Te Arawa is a confederation of Māori iwi and hapu (tribes and sub-tribes) of New Zealand who trace their ancestry to the Arawa migration canoe (waka). The tribes are based in the Rotorua and Bay of Plenty areas and have a population of around 60,117 according to the 2018 census making it the 6th biggest iwi in New Zealand.  The Te Arawa iwi also comprises 56 hapū (sub-tribes) and 31 mārae (family groupings).

History

The history of the Te Arawa people is inextricably linked to the Arawa canoe.

The Te Arawa tribes have a close historical interest in the lakes around Rotorua.

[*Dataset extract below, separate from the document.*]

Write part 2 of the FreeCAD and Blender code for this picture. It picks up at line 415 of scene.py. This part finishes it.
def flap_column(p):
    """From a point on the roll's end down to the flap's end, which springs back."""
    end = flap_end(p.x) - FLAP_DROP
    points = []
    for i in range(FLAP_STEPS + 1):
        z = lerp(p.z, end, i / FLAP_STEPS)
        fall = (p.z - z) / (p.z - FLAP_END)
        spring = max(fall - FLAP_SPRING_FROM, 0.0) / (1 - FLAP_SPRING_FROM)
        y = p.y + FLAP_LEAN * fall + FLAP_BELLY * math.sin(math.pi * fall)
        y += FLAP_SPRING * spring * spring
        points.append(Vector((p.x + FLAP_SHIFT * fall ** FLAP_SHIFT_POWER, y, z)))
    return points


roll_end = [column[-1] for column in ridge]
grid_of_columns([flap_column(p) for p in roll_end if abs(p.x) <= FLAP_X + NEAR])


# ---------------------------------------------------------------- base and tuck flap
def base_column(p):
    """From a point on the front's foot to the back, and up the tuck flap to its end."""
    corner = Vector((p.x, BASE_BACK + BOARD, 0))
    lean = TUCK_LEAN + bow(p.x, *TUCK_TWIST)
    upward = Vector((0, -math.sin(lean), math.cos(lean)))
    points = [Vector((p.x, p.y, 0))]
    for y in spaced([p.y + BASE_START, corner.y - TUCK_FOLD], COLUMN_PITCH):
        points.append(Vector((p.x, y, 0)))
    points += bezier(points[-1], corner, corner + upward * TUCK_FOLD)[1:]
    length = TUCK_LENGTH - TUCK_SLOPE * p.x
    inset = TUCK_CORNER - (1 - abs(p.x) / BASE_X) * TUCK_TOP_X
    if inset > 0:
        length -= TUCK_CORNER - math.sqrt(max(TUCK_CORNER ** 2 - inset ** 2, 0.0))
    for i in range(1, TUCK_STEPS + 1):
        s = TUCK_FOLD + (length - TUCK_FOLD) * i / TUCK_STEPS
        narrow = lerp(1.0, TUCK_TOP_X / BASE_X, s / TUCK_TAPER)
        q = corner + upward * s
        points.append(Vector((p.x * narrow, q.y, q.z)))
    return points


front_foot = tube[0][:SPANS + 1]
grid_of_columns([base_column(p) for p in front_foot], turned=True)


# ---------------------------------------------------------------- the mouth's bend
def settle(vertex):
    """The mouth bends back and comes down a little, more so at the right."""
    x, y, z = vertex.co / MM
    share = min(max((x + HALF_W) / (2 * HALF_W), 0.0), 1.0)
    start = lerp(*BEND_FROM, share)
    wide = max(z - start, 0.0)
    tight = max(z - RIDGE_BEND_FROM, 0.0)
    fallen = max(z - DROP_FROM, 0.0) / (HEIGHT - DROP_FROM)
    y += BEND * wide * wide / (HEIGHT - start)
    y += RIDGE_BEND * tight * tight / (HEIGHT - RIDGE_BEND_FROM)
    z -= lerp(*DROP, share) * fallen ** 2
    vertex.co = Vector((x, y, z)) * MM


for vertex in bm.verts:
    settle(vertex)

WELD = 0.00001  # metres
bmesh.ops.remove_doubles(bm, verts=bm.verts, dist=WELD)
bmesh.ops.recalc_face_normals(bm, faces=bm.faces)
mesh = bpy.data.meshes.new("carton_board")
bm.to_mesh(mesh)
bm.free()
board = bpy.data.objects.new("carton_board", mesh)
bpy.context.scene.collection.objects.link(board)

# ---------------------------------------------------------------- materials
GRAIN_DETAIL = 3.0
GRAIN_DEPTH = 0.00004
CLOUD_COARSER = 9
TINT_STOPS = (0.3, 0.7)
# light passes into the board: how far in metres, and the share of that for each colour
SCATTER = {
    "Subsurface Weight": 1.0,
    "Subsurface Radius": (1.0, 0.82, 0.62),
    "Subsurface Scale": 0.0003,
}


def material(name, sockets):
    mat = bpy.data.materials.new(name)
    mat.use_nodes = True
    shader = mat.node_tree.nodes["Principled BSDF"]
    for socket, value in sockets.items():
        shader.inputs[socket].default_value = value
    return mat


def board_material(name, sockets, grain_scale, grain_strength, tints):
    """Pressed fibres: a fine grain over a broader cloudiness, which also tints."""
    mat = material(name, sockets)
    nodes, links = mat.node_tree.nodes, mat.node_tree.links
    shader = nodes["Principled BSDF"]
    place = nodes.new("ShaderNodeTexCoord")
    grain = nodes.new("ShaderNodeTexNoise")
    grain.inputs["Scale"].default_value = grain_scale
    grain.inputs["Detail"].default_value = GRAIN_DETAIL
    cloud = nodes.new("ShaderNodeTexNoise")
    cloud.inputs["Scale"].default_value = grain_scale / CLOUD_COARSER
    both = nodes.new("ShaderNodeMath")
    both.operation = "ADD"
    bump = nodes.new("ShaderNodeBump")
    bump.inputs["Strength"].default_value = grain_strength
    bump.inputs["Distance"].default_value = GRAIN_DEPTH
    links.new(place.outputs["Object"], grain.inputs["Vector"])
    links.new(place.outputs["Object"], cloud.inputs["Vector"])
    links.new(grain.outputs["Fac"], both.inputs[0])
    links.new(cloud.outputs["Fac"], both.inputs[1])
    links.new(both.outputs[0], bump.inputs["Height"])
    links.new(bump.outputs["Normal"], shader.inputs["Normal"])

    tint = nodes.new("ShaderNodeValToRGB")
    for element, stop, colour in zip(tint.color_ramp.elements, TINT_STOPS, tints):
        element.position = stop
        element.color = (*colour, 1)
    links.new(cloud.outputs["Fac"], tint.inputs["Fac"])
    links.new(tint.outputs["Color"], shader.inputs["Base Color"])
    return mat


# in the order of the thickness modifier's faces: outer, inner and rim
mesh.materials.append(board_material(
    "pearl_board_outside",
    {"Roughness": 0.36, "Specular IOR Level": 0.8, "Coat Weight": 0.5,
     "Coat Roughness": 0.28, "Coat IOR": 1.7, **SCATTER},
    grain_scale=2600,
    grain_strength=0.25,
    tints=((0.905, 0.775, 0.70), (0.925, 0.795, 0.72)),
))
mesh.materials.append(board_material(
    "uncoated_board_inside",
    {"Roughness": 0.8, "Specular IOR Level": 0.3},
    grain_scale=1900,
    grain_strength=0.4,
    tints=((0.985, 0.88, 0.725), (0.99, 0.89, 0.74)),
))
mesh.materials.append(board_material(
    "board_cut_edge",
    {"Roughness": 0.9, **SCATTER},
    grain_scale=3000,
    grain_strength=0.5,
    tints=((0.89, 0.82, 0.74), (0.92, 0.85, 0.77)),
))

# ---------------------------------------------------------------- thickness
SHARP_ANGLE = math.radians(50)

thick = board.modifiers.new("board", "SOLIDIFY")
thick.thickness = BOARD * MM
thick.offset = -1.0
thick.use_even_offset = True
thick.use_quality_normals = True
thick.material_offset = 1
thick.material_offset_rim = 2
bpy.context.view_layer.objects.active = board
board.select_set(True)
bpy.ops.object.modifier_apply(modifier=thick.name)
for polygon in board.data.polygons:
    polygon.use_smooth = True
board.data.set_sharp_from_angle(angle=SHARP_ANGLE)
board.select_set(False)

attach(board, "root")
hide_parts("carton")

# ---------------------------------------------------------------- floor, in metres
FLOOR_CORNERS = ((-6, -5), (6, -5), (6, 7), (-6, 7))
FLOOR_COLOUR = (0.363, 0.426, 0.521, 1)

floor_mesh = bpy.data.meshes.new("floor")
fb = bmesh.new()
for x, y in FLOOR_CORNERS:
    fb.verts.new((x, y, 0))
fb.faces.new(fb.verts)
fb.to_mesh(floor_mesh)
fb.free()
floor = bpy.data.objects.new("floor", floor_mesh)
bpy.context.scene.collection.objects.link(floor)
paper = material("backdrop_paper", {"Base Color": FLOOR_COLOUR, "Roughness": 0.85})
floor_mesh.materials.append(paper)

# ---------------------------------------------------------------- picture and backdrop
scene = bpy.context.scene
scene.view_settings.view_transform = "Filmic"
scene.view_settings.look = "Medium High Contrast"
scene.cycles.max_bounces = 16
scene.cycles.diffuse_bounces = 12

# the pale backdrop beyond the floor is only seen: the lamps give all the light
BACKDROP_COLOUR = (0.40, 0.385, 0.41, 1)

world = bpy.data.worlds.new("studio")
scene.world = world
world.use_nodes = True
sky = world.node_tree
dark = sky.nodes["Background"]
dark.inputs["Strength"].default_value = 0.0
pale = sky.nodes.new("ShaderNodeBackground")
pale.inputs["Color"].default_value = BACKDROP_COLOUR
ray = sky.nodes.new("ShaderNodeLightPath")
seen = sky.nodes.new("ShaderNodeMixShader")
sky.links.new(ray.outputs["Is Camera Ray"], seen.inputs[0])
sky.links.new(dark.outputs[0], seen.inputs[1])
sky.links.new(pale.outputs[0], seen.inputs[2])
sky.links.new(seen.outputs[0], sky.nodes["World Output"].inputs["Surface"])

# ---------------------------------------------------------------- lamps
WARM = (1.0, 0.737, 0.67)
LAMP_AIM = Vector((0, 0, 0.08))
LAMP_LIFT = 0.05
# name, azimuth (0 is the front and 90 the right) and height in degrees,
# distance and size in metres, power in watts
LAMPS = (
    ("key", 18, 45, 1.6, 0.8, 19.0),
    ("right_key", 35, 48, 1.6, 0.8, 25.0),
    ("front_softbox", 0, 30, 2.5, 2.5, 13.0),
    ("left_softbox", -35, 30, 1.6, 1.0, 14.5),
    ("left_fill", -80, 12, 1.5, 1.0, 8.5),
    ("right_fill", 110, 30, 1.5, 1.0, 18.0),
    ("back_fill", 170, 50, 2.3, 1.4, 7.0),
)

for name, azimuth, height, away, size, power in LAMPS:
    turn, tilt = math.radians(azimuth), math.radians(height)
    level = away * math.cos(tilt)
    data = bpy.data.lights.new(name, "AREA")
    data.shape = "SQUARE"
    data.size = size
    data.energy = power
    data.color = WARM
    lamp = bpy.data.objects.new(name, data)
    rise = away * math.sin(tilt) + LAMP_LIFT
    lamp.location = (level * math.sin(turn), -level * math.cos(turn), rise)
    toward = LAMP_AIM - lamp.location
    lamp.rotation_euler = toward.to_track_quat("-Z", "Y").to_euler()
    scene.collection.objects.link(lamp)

Many Te Arawa men fought for the Colonial Government in the New Zealand Wars that occurred in the mid-19th century in the North Island of New Zealand. Perhaps in part, for this reason, the iwi chose to negotiate directly with the New Zealand Government over their historical grievances, bypassing the Waitangi Tribunal. A series of negotiations has resulted in several settlements of their various claims, the largest of which involve the settlement relating to the 14 lakes, signed in December 2004, and the settlement for all the historical claims of a cluster of Te Arawa iwi and hapu signed on 30 September 2006.  The Government apologised to Te Arawa for breaches of the Treaty and paid $36 million in compensation, including up to 500 km² of Crown forest land, as well as 19 areas of special significance, including the Whakarewarewa Thermal Springs Reserve.

On 18 December 2015 Te Arawa gained the right to vote in committee meetings of the Rotorua Lakes Council via an iwi partnership board, Te Tatau o Te Arawa.

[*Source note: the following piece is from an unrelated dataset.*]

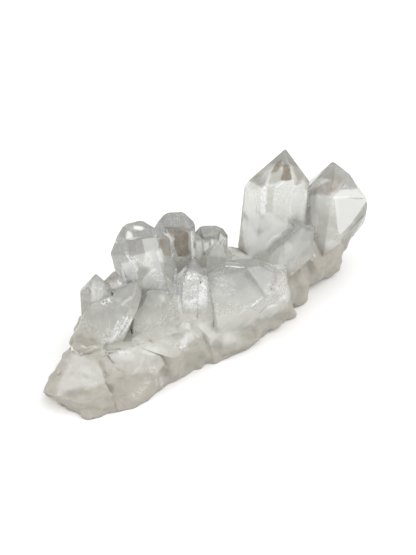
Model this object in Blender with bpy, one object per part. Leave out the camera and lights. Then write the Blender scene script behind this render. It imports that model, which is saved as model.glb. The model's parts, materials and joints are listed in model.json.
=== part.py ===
"""Quartz crystal cluster: six-sided quartz points grown together on one milky base, as one solid.

The cluster is a long ridge along X, cut off flat underneath, where it rests. Each point is a
hexagonal prism with six slanting tip faces, each uneven point or ledge is cut to its own few
flat faces, and the rest of the base is a row of faceted boulders. All of them are shaped in
millimetres and joined into one mesh in metres.

Headings are compass directions in the XY plane, in degrees anticlockwise from +X.
"""

import math
import random

import bmesh
import bpy
from mathutils import Matrix, Vector

MM = 0.001
SIDES = 6

# Quartz: the angle between the outward normal of a tip face and the crystal's long axis.
TIP_FACE_ANGLE = 51.8

# Half the width of the blocks that an uneven form and the flat cut are made from.
UNEVEN_FORM_REACH = 30.0
CUT_REACH = 120.0

# The boulders: how many flats, and how far each leans and sinks from an even ellipsoid.
BOULDER_FLATS = 22
BOULDER_LEAN = 0.25
BOULDER_SINK = 0.16

# Cuts closer than this to a corner go through the corner.
CUT_TOLERANCE = 1e-5

QUARTZ_COLOUR = (0.72, 0.71, 0.68, 1.0)
QUARTZ_ROUGHNESS = 0.12

SHARP_TIP = (0.0,) * SIDES

# The points. foot and tip are the ends of the long axis, heading is where side 0 looks, flats are
# the distances from the axis to the six sides (anticlockwise, seen from the tip) and tips is how
# far each tip face stands off the tip. chips are further flats: a point on each, its heading and
# its climb.
POINTS = {
    "tall_point": dict(
        foot=(31.0, 4.0, -1.0), tip=(43.5, 10.5, 43.0), heading=219,
        flats=(8.6, 7.4, 7.8, 8.0, 10.6, 8.6),
        tips=(0.0, 0.0, 0.5, 0.5, 0.0, 0.0)),
    "right_point": dict(
        foot=(48.0, -1.5, -0.5), tip=(57.5, 3.0, 36.0), heading=188,
        flats=(7.2, 8.4, 12.6, 8.0, 8.0, 7.5),
        tips=(0.0, 0.8, 2.7, 0.0, 0.0, 0.0),
        chips=(((58.5, -10.0, 14.0), 300, -20), ((56.0, -9.5, 19.5), 273, -23))),
    "left_middle_point": dict(
        foot=(-13.5, 8.0, 7.0), tip=(-14.5, 16.5, 40.0), heading=235,
        flats=(3.2, 7.0, 10.0, 9.6, 10.0, 3.5),
        tips=(0.0, 1.9, 2.3, 0.0, 1.4, 0.8)),
    "back_point": dict(
        foot=(-1.0, 11.0, 6.5), tip=(2.5, 16.5, 36.0), heading=228,
        flats=(2.8, 5.2, 5.0, 6.0, 10.3, 3.9),
        tips=(0.0, 1.5, 1.8, 0.0, 1.8, 1.2)),
    "back_shoulder": dict(
        foot=(8.0, 6.5, 6.5), tip=(11.5, 10.5, 30.0), heading=225,
        flats=(2.1, 2.6, 6.2, 4.0, 3.0, 2.9),
        tips=(0.0, 1.2, 2.0, 0.0, 1.5, 1.5)),
    "back_saddle": dict(
        foot=(6.7, 7.5, 6.5), tip=(10.5, 13.4, 27.0), heading=225,
        flats=(3.0, 3.5, 3.5, 3.5, 3.5, 3.5),
        tips=(1.0, 1.2, 1.5, 1.0, 1.2, 1.0)),
    "gap_point": dict(
        foot=(6.5, 4.5, 7.0), tip=(11.5, 7.0, 26.0), heading=222,
        flats=(3.0, 4.0, 4.0, 3.0, 4.0, 4.0),
        tips=(0.0, 0.5, 1.0, 0.0, 0.5, 0.5)),
    "frosty_point": dict(
        foot=(-6.5, 0.5, 5.5), tip=(0.0, 6.0, 26.0), heading=224,
        flats=(4.2, 3.6, 4.3, 4.0, 4.9, 4.5),
        tips=SHARP_TIP),
    "frosty_twin": dict(
        foot=(-4.0, -2.0, 5.5), tip=(1.5, 2.9, 24.0), heading=224,
        flats=(4.3, 4.6, 4.2, 4.0, 3.8, 3.6),
        tips=SHARP_TIP),
    "left_point": dict(
        foot=(-30.5, 14.0, 4.5), tip=(-27.0, 18.0, 28.0), heading=202,
        flats=(2.6, 3.0, 6.5, 4.0, 4.0, 4.7),
        tips=SHARP_TIP),
    "dark_point": dict(
        foot=(-24.5, 14.5, 6.5), tip=(-20.5, 17.5, 26.0), heading=228,
        flats=(2.6, 3.0, 4.0, 3.0, 4.0, 3.0),
        tips=SHARP_TIP),
    "left_front_point": dict(
        foot=(-32.0, 11.5, 4.0), tip=(-20.0, 8.0, 27.0), heading=256,
        flats=(5.2, 2.7, 3.0, 6.0, 9.8, 5.0),
        tips=SHARP_TIP),
    "middle_point": dict(
        foot=(-22.0, 3.5, 4.0), tip=(-17.0, 6.5, 23.0), heading=225,
        flats=(3.0, 4.5, 7.0, 6.0, 5.0, 5.0),
        tips=(0.0, 2.5, 3.0, 0.0, 0.0, 0.0)),
    "low_point": dict(
        foot=(-14.0, -2.0, 2.0), tip=(-12.0, -3.0, 14.0), heading=229,
        flats=(3.4, 3.6, 4.0, 4.0, 4.0, 3.6),
        tips=(0.0, 0.5, 0.5, 0.0, 0.5, 0.5)),
    "rear_left_point": dict(
        foot=(-9.0, 13.0, 2.0), tip=(-6.0, 28.0, 21.0), heading=80,
        flats=(4.5, 5.0, 4.5, 5.0, 4.5, 5.0),
        tips=(0.0, 1.0, 0.0, 1.0, 0.0, 1.0)),
    "rear_middle_point": dict(
        foot=(8.0, 12.0, 2.0), tip=(11.5, 27.0, 18.0), heading=110,
        flats=(4.0, 4.5, 5.0, 4.0, 4.5, 5.0),
        tips=(0.0, 0.5, 0.0, 1.0, 0.0, 0.5)),
    "rear_right_point": dict(
        foot=(36.0, 9.0, 2.0), tip=(43.0, 20.5, 17.5), heading=60,
        flats=(5.0, 4.5, 4.5, 5.0, 4.5, 5.5),
        tips=(0.0, 0.0, 1.0, 0.0, 1.0, 0.5)),
}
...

Te Arawa FM is the radio station of Te Arawa iwi, including Ngāti Pikiao, Tūhourangi and Ngāti Whakaue. It was established in the early 1980s and became a charitable entity in November 1990. The station underwent a major transformation in 1993, becoming Whanau FM. One of the station's frequencies 99.1 was taken over by Mai FM in 1998; the other became Pumanawa 89FM before later reverting to Te Arawa FM. It is available on  in Rotorua the 99.1 frequency is now broadcasting commercial station   The Heat 991 FM which started broadcasting 15 April 2015.

Constituent iwi and hapu
The iwi and hapu that constitute Te Arawa include:

Ngati Whakaue, Ngati Rangiteaorere, Ngati Pikiao, Ngati Makino, Ngati Rangitihi, Ngati Rangiwewehi, Tapuika, Waitaha, Ngati Ngararanui, Ngati Rongomai, Ngati Tahu, Ngati Whaoa, Ngati Tarawhai, Ngati Te Roro o Te Rangi, Ngati Kea Ngati Tuara, Ngati Tura-Ngati Te Ngakau, Ngati Uenukukōpako, Tūhourangi, Ngati Wahiao Ngati Manawa, and Ngati Tuwharetoa.